Antonioから、スケールやアルペジオ、あるいは初見でフレーズを吹く際に「アーティキュレーションをつけずに、譜面のリズムどおりに単に音符をレガートで吹くように」と言われた。確か私が、ある2-5-1のフレーズを吹いて見せた時だと思う。Antonio曰く、運指の練習と、口を伴ったフレージング(アーティキュレーション)の練習とは分けて行い、指が付いていけていない段階では、アーティキュレーションはつけないほうがいいという。私が吹いたのは、いわゆるジャズっぽいシンコペーションを伴ったタンギング付きのフレーズだったからだ。最近は慣れたが、ジャズっぽく吹く癖がついていたので、譜面のリズムどおりに単に音符をレガートで吹くのは意外に難しかった。
Antonioはリズムに厳しい。3連符がきちっとはまっているのか、付点の長さが正しいかとか。レガートで吹くと、それがよく分かる。

レッスン2:BPM60にスローダウン

Antonio曰く、ボブ・レイノルズの受け売りでもあるとのことだが、吹けないフレーズは、メトロノームを60とか80に落として、ゆっくりで噛みしめるような感じでいいから、練習しなさいと言われる。60というといわゆるバラードのテンポなのだが、あまりにゆっくり過ぎて、不思議な感じがする。しかしAntonio曰く、スピードに頭を奪われて、やっつけで演奏するのではなく、運指に集中しつつ、時間的な余裕をもって、音が響いているか、次のコードは何か、と考えながら、進む練習をするのだという。その後、私はアドリブの書き譜などを吹いてみるときにこの方法をとったり、irealProで練習する際にまずは60か80でやってみるようにしている。
それから、書き譜を演奏するときにはYouTube音源で実際の演奏を再生速度を0.75とか0.5に落として聞くようにしている。(Youtubeのいいところだ)細かいニュアンスを含めて確認できるからだ。パーカーのオムニブックから数曲練習した時には、パーカーの200なんぼBPMの演奏を0.5倍速とかさらに遅いスピードで再生した。驚くなかれ、パーカーのぶっ飛ぶようなスピードのフレージングは恐ろしくリズムがタイトで、どんなにゆっくり聞いてもイーブンに8分音符や16分音符が吹かれているのだ。
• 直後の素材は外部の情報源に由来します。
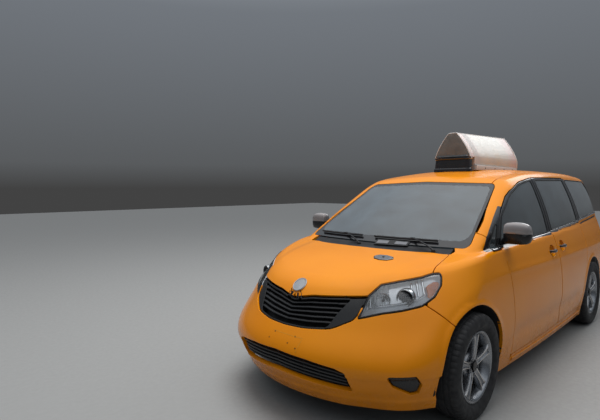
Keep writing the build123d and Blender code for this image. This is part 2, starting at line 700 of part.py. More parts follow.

Antonioとのレッスンは、特定のよい教材があるというわけでもないのだが、ある課題(私ができないこと)を克服するための練習の仕方について、なぜそれが有効かという理屈を伴って、結構ポイントをついた内容になっている。多くのレッスンを受けてきたつもりの私だが、「だんだんスピードを上げる」「シンコペーションを無意識にできるように」といった何となくの共通項があったと思う。しかしそれらとは異なるアプローチで、Antonioには有効なロジックを示してくれ、私には説得力があっていつも感心するのだ。Antonioのヒントは、まだまだあるので、改めて書いていきたいと思う。